Outside Western Europe, Esperanto makes rather little sense. It's highly regular, which is nice — but, say, Japanese is also highly regular.
Today we can be tempted to frame it as european chauvinism, but that's just because of our expanded horizons as a global society. People who believes in esperanto in the early days would likely share the same feeling now
QWERTY isn't as bad as people make it out to be, and Dvorak isn't as good as people make it out to be.
There are keyboard configurations that are better than both, but nobody uses them because you'll never be able to use anybody else's keyboard.
This is a huge issue with programming in general not exclusive to SQL. Everyone would like to build programs that are modular and reusable but programming paradigms have been traveling in directions that prevent this from happening. Many people turn to design patterns or microservices to try to deal with this organizational issue but they fail to see that the lower level programming paradigm itself is the precursor to the problem.
In SQL the problem occurs in the statement itself. The WHERE clause or the SELECT clause cannot be reused anywhere else. I can't modularize a where clause and put it in another SQL statement. I have to rewrite the entire clause to reuse it.
In OOP the same issue occurs. In OOP your class tends to contain methods that are not combinators, or in other words methods that modify a free variable. Due to this like the SQL expression, Objects cannot be decomposed either. I cannot reuse a setter in another class or anywhere else outside of the context of the free variable it modifies.
In both cases there comes a time in the future of an application where programmers realize that similar logic could be reused but structural problems are preventing the reuse from happening so they have to implement a hack to get around it.
The issue is that everyone is unaware of this trend at a low level. They are unaware that SQL lacks composability just like how they are unaware that OOP lacks composability as well. But they are aware of this issue at a higher level and they tend to call it "technical debt" or some high level design problem.
Case in point: https://news.ycombinator.com/item?id=24732789
Most commenters above talk about minor syntactical issues and fail to address what is not only IMO the main issue, but the main issue that the article itself is addressing. Likely because they're all unaware of the true nature of the composability issue and just didn't completely understand what the article was saying.
Also note that when I talk about composition in OOP I am not talking about "object composition." These are completely different usages of the word.
I want modularity in programs because they are large, and without proper abstraction, impossible to manage.
SQL queries are generally really short. Rarely more than a few lines (might be different for people doing ad-hoc analysis instead of making a db backed application). I don't need modularity for a program that is only a few lines long.
The lack of really natural integration into modern day programming languages (and data model mismatches) is a much bigger issue imo
The SQL data types consist of a few primitives like ints strings and chars placed in higher order data types that are tables. These types are easily isomorphic to data structures and primitive types in traditional programming languages. There is zero mismatch here, in fact the data structures in application programming languages tend to be much richer than SQL.

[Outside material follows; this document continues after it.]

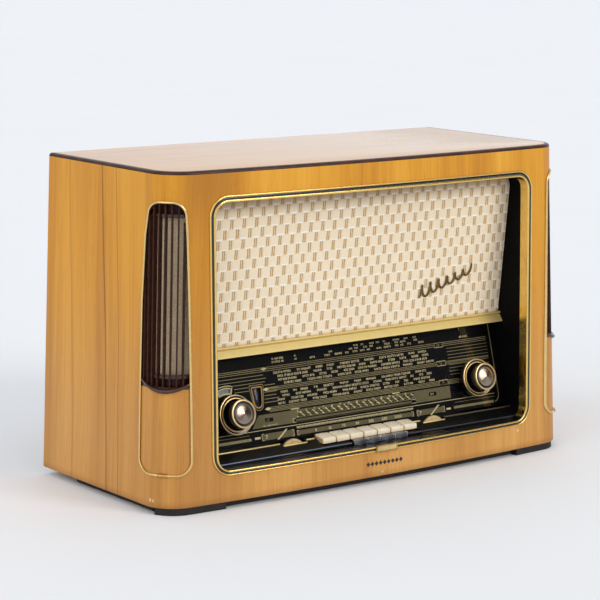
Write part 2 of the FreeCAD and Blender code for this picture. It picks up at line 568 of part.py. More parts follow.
# ---------------------------------------------------------------- 7 rear: sockets, selector, cover
SOCK_Z = 34.0
sock_x = (-182.0, -163.0, -131.0, -112.0)
blocks = []
for x in sock_x:
    b = box(x - 9.3, x + 9.3, -24.0, -4.0, 22.0, 46.0)
    b = fillet(b, 2.0, lambda e: abs(e.Vertexes[0].Point.y - e.Vertexes[-1].Point.y) > 10)
    blocks.append(b.cut(cyl((x, -18.0, SOCK_Z), (0, 1, 0), 2.0, 20.0)))
nodes["socket_panel"] = Part.makeCompound(blocks)
sel = box(132, 172, -26.0, -20.0, 16.0, 56.0)
sel = sel.fuse(cyl((152, -21, 36), (0, 1, 0), 17.0, 16.0))
sel = sel.cut(box(150.5, 153.5, -9, -3, 26, 46))
nodes["voltage_selector"] = biggest(sel)

def inner_half(z):
    return half_width(z) - WALL

zb, zt = 10.4, CASE_H - 8.4
cover = Part.Face(Part.makePolygon([V(-inner_half(zb) + 0.5, -6.0, zb), V(inner_half(zb) - 0.5, -6.0, zb), V(inner_half(zt) - 0.5, -6.0, zt), V(-inner_half(zt) + 0.5, -6.0, zt), V(-inner_half(zb) + 0.5, -6.0, zb)])).extrude(V(0, 3.0, 0))
holes = []
for j in range(5):
    zc = 120.0 + j * 12.0
    for i in range(15):
        xc = -224.0 + i * 32.0
        h = box(xc - 10.0, xc + 10.0, -10, 2, zc - 2.2, zc + 2.2)
        holes.append(h)
for j in range(7):
    zc = 232.0 + j * 16.0
    for i in range(15):
        xc = -224.0 + i * 32.0
        holes.append(box(xc - 10.0, xc + 10.0, -10, 2, zc - 2.2, zc + 2.2))
cover = cover.cut(Part.makeCompound(holes))
cover = cover.cut(box(-202.5, -89.5, -10, 2, 19.5, 48.5))
cover = cover.cut(cyl((152, -10, 36), (0, 1, 0), 18.5, 20))
cover = cover.cut(cyl((216, -10, 26), (0, 1, 0), 7.05, 20))
screw_z = (30.0, 142.0, 254.0, 366.0)
screw_pts = []
for z in screw_z:
    for sx in (-1, 1):
        screw_pts.append((sx * (inner_half(z) - 7.0), z))
for x, z in screw_pts:
    cover = cover.cut(cyl((x, -10, z), (0, 1, 0), 2.1, 20))
nodes["back_cover"] = biggest(cover)

battens = []
for sx in (-1, 1):
    quads = []
    for z in (12.0, CASE_H - 10.0):
        xo = sx * (inner_half(z) - 0.1)
        xi = sx * (inner_half(z) - 13.0)
        quads.append(Part.makePolygon([V(xo, -22, z), V(xi, -22, z), V(xi, -6.1, z), V(xo, -6.1, z), V(xo, -22, z)]))
    b = Part.makeLoft(quads, True, True)
    for x, z in screw_pts:
        if x * sx > 0:
            b = b.cut(cyl((x, -16.1, z), (0, 1, 0), 1.75, 12))
    battens.append(b)
nodes["back_battens"] = Part.makeCompound(battens)

screws = []
for x, z in screw_pts:
    sc = fuse([cyl((x, -15.5, z), (0, 1, 0), 1.7, 12.6), cyl((x, -2.95, z), (0, 1, 0), 3.6, 1.4), cone((x, -1.56, z), (0, 1, 0), 3.6, 2.4, 0.8)])
    sc = sc.cut(box(x - 0.45, x + 0.45, -1.6, 1.0, z - 4, z + 4))
    screws.append(biggest(sc))
nodes["back_screws"] = Part.makeCompound(screws)

gro = fuse([cyl((216, -9.0, 26), (0, 1, 0), 9.5, 2.9), cyl((216, -9.0, 26), (0, 1, 0), 7.0, 8.0), cyl((216, -2.9, 26), (0, 1, 0), 9.5, 2.4)])
gro = gro.cut(cyl((216, -12, 26), (0, 1, 0), 3.6, 16))
nodes["cord_grommet"] = gro

# ---------------------------------------------------------------- 8 moving pieces
def revolve_profile(pts):
    f = Part.Face(Part.makePolygon([V(r, 0, z) for r, z in pts] + [V(pts[0][0], 0, pts[0][1])]))
    s = f.revolve(V(0, 0, 0), V(0, 0, 1), 360)
    if s.Volume < 0:
        s.reverse()
    return s


def knob_inner(tail):
    # small knob: drum with a rounded rim and a shallow cone face, on a solid shaft
    pts = [(0, 12.6), (3.0, 12.6), (3.0, 13.9), (15.6, 13.9), (16.2, 14.5), (16.6, 25.2), (17.6, 26.0), (17.75, 27.2), (16.8, 28.4), (15.6, 28.6), (14.4, 27.6), (12.5, 27.3), (12.3, 27.8), (0, 30.2)]
    k = revolve_profile(pts)
    k = k.fuse(Part.makeCylinder(3.0, 12.7 + tail, V(0, 0, -tail), V(0, 0, 1)))
    return k


def knob_outer(tail):
    # large ring knob on a hollow shaft
    pts = [(5.5, 1.2), (22.0, 1.2), (22.8, 2.0), (23.4, 9.6), (24.5, 10.4), (24.7, 11.6), (23.8, 12.9), (22.6, 13.1), (21.6, 12.2), (20.6, 12.0), (20.2, 12.7), (19.2, 12.7), (18.8, 11.6), (18.0, 10.2), (5.5, 10.2)]
    k = revolve_profile(pts)
    sleeve_ = Part.makeCylinder(5.0, 11.0 + tail, V(0, 0, -tail), V(0, 0, 1))
    k = k.fuse(Part.makeCylinder(5.6, 9.0, V(0, 0, 1.2), V(0, 0, 1)))
    k = k.fuse(sleeve_)
    k = k.cut(Part.makeCylinder(3.06, 60, V(0, 0, -40), V(0, 0, 1)))
    return k


def place_knob(k, x):
    k = k.copy()
    k.translate(V(x, KNOB_S, 0))
    return on_dial(k)


vol = knob_inner(28.0)
nodes["volume_knob"] = place_knob(vol, -KNOB_X)
ant = knob_outer(16.0)
ant = ant.fuse(ring((0, 0, -16.0), (0, 0, 1), 8.0, 4.5, 3.4))
ant = ant.fuse(ring((0, 0, -6.4), (0, 0, 1), 36.0, 4.5, 1.0))
ant = ant.cut(Part.makeCylinder(3.06, 60, V(0, 0, -40), V(0, 0, 1)))
nodes["antenna_knob"] = place_knob(ant, -KNOB_X)
am = knob_inner(27.0)
am = am.fuse(Part.makeCylinder(26.0, 8.0, V(0, 0, -26.5), V(0, 0, 1)))
nodes["am_tuning_knob"] = place_knob(am, KNOB_X)
fm = knob_outer(16.0)
fm = fm.fuse(ring((0, 0, -16.0), (0, 0, 1), 9.0, 4.5, 3.4))
fm = fm.cut(Part.makeCylinder(3.06, 60, V(0, 0, -40), V(0, 0, 1)))
nodes["fm_tuning_knob"] = place_knob(fm, KNOB_X)

# pointers: a carriage on the guide rod and a thin blade
AM_X0, FM_X0 = 118.0, 104.0
amp = fuse([Part.makeBox(12, 8, 4.6, V(AM_X0 - 6, 104, -8.9)), Part.makeBox(1.4, 68, 0.9, V(AM_X0 - 0.7, 37, -5.2))])
amp = amp.cut(Part.makeCylinder(1.55, 30, V(AM_X0 - 15, 108, -6.6), V(1, 0, 0)))
nodes["am_pointer"] = on_dial(biggest(amp))
fmp = fuse([Part.makeBox(12, 8, 4.6, V(FM_X0 - 6, 8, -8.9)), Part.makeBox(1.4, 20, 0.9, V(FM_X0 - 0.7, 14, -5.2))])
fmp = fmp.cut(Part.makeCylinder(1.55, 30, V(FM_X0 - 15, 12, -6.6), V(1, 0, 0)))
nodes["fm_pointer"] = on_dial(biggest(fmp))

# tone wheels: milled discs on short shafts
def tone_wheel(x):
    w = cyl((x, -246.8, WHEEL_Z), (0, 1, 0), WHEEL_R, 4.4)
    grooves = []
    for i in range(60):
        a = math.radians(i * 6.0)
        px, pz = x + math.cos(a) * (WHEEL_R + 0.25), WHEEL_Z + math.sin(a) * (WHEEL_R + 0.25)
        grooves.append(cyl((px, -248, pz), (0, 1, 0), 0.55, 8))
    w = w.cut(Part.makeCompound(grooves))
    w = w.fuse(cyl((x, -243.0, WHEEL_Z), (0, 1, 0), 3.0, 12.6))
    return biggest(w)


nodes["bass_wheel"] = tone_wheel(-WHEEL_X)
nodes["treble_wheel"] = tone_wheel(WHEEL_X)

# piano keys: a sloping cap on a lever that turns on the pivot rod
for i in range(KEY_N):
    xc = -key_half + KEY_PITCH * (i + 0.5)
    hw = (KEY_PITCH - KEY_GAP) / 2.0
    cap_ = extrude_yz([(-258.0, 45.5), (-258.0, 51.4), (-257.4, 52.2), (-240.6, 54.7), (-239.7, 54.1), (-239.7, 45.5)], xc - hw, xc + hw)
    cap_ = fillet(cap_, 1.3, lambda e: e.BoundBox.ZMin > 45.8 and e.BoundBox.XLength < 0.01 and e.BoundBox.YLength > 5)
    lever = box(xc - 5.0, xc + 5.0, -242.0, -188.0, 45.5, 48.8)
    boss = cyl((xc - 5.0, KEY_PIVOT_Y, KEY_PIVOT_Z), (1, 0, 0), 4.0, 10.0)
    k = fuse([cap_, lever, boss])
    k = k.cut(cyl((xc - 12, KEY_PIVOT_Y, KEY_PIVOT_Z), (1, 0, 0), 1.55, 24))
    nodes["piano_key_%d" % (i + 1)] = biggest(k)

# register keys: small caps on plungers
for i in range(REG_N):
    xc = reg_x0 + KEY_PITCH * (i + 0.5)
    hw = (KEY_PITCH - 1.4) / 2.0
    capr = extrude_yz([(-265.6, 38.9), (-265.6, 44.4), (-264.9, 45.2), (-259.2, 45.4), (-258.8, 45.0), (-258.8, 38.9)], xc - hw, xc + hw)
    stem = box(xc - 3.0, xc + 3.0, -264.5, -261.0, 19.5, 40.0)
    nodes["register_key_%d" % (i + 1)] = fuse([capr, stem])

# ---------------------------------------------------------------- export
SHIFT = V(0, Y_SHIFT, FOOT_H)
lo = [1e9] * 3
hi = [-1e9] * 3
for name in sorted(nodes):
    s = nodes[name].copy()
    s.translate(SHIFT)
    bad = [q for q in s.Solids if not q.isValid()]
    b = s.BoundBox
    print("%-20s solids %2d faces %4d vol %10.1f valid %s  x %.1f..%.1f y %.1f..%.1f z %.1f..%.1f" % (name, len(s.Solids), len(s.Faces), s.Volume, not bad, b.XMin, b.XMax, b.YMin, b.YMax, b.ZMin, b.ZMax))
    for k, (a, c) in enumerate(((b.XMin, b.XMax), (b.YMin, b.YMax), (b.ZMin, b.ZMax))):
        lo[k] = min(lo[k], a)
        hi[k] = max(hi[k], c)
    s.exportStep("parts/%s.step" % name)
print("box", [round(v, 2) for v in lo], [round(v, 2) for v in hi], "nodes", len(nodes))
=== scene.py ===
import math
import random

import bmesh
import bpy
from mathutils import Matrix, Vector
from mathutils.geometry import delaunay_2d_cdt


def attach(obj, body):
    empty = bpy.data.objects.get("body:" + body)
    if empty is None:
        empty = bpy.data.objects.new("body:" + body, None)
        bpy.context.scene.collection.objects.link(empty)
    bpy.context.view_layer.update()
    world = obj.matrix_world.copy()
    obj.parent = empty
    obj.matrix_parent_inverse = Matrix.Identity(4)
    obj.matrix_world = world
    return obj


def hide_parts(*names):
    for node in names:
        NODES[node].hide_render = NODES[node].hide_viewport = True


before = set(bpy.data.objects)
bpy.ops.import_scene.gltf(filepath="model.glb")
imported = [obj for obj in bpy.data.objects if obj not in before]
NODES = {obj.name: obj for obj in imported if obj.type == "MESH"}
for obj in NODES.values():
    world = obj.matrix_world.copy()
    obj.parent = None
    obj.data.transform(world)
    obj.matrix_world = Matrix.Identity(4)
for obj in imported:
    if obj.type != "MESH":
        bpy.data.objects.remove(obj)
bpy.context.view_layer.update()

scene = bpy.context.scene
random.seed(7)

# ------------------------------------------------------------------ dimensions, in mm
# Working coordinates: x = 0 on the centre line, y = 0 at the cabinet's back edge with the front
# towards -Y, z = 0 at the underside of the wooden case. W() turns them into metres in the row frame.
BOT_W, TOP_W, BOT_D, TOP_D, CASE_H = 640.0, 612.5, 283.1, 275.4, 391.3
BOW, CR, WALL = 9.5, 40.0, 10.0
OPEN_HW, OPEN_ZB, OPEN_ZT, OPEN_R = 252.6, 32.0, 365.3, 26.0
KNOB_X, KNOB_S = 192.5, 40.6
PITCH, WHEEL_X, WHEEL_Z, WHEEL_R = 21.6, 112.0, 36.4, 18.3
R2 = math.sqrt(2.0)


def W(p):
    return Vector((p[0] * 0.001, (p[1] + 143.0) * 0.001, (p[2] + 9.0) * 0.001))


def lerp(a, b, t):
    return a + (b - a) * t


def half_w(z):
    return (BOT_W + (TOP_W - BOT_W) * z / CASE_H) / 2.0


def depth(z):
    return BOT_D + (TOP_D - BOT_D) * z / CASE_H


def section(z):
    w = half_w(z)
    h = w - CR
    big = (h * h + BOW * BOW) / (2.0 * BOW)
    yc = -depth(z) + big
    ycc = yc - math.sqrt((big - CR) ** 2 - h * h)
    return w, h, big, yc, ycc, math.asin(h / (big - CR))


def skin_flat(p, z, off):
    """Point (x, y) and plan normal of the case's outline; p runs 0..5: side, corner, front, corner, side."""
    if p > 2.5:
        x, y, nx, ny = skin_flat(5.0 - p, z, off)
        return -x, y, -nx, ny
    w, h, big, yc, ycc, a_max = section(z)
    if p <= 1.0:
        return -(w - off), ycc * p, -1.0, 0.0
    if p <= 2.0:
        a = (math.pi / 2 - a_max) * (p - 1.0)
        nx, ny = -math.cos(a), -math.sin(a)
        return -h + nx * (CR - off), ycc + ny * (CR - off), nx, ny
    a = a_max * 2.0 * (p - 2.5)
    nx, ny = math.sin(a), -math.cos(a)
    return nx * (big - off), yc - math.cos(a) * (big - off), nx, ny


def skin(p, z, off=0.0):
    x, y, _, _ = skin_flat(p, z, off)
    return (x, y, z)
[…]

See orms for reference. ORMS have their own set of problems but data mismatches are not part of those problems. If the programming language enables the creation of sum types like rust or haskell than there can never be a mismatch as these languages can produce virtually any type.
>SQL queries are generally really short. Rarely more than a few lines (might be different for people doing ad-hoc analysis instead of making a db backed application). I don't need modularity for a program that is only a few lines long.
For complex applications this is not true. In general the classic model for web development is to place as much logic as possible into the SQL query and as little logic as possible into your heavy Python web app. The web app is suppose to serve as something that routes IO the bulk of your code/logic and heavy lifting should be shifted to the database. Simple apps can avoid this but in general complex apps cannot.
Case in point do you put your where clause in the application program than download the entire table? Or do you throw as much logic as possible into the query so the database outputs a result as close as possible to what you need? The later statement is the right answer.
>I don't really feel like composability/modularity is all that important in SQL.
You're not completely wrong. The bigger issue is SQL optimization. Because Databases form the backbone of computation for a standard web app SQL provides a layer of indirection that makes optimization harder. For C++ optimization is built into the syntax itself, you make choices while coding to optimize things. For SQL you open up the black box and look into the query planner to see what your High level code is compiling too. SQL is a really bad interface for doing optimizations but that's a topic for another day. The topic of this post is modularity and he's not wrong... SQL is not a composable language and there's no performance loss in making it more composeable.
I have a lot of "where my_func(x, y, z) = 1" type where clauses, so seem that would do what you say, no?
Not even sure if stored procedures are part of the sql standard.... these seem to me to be just specific syntax additions added on by specific databases.
I mean it works so why not. I could code all my SQL this way.
SQL.
There is no reason you couldn't have a composable implementaiton of relational logic.
> The essence of the relational model is that names are known up front
That every relation consist of tuples each member of which consists of a name, a type, and a value is part of the model, sure. That doesn't impose restrictions on composability.
> an attribute of one relation is not an attribute of another.
An attribute of one relation may well be an attribute of another.
There's no reason you couldn't have a relational language that let you store and reuse clauses.
So for example the union operator can take two different relations that have the same columns but different rows and create a new relation.
In this binary operation that takes two different relations.... the attributes of one relation (the columns) is indeed the attributes of the other relation.
See here: https://www.geeksforgeeks.org/basic-operators-in-relational-...
Look for "union" in the link above.
>Union on two relations R1 and R2 can only be computed if R1 and R2 are union compatible (These two relation should have same number of attributes and corresponding attributes in two relations have same domain)
It's the same thing for unary operations like select. A select expression can operate on different relations providing that the relations have the relevant attributes.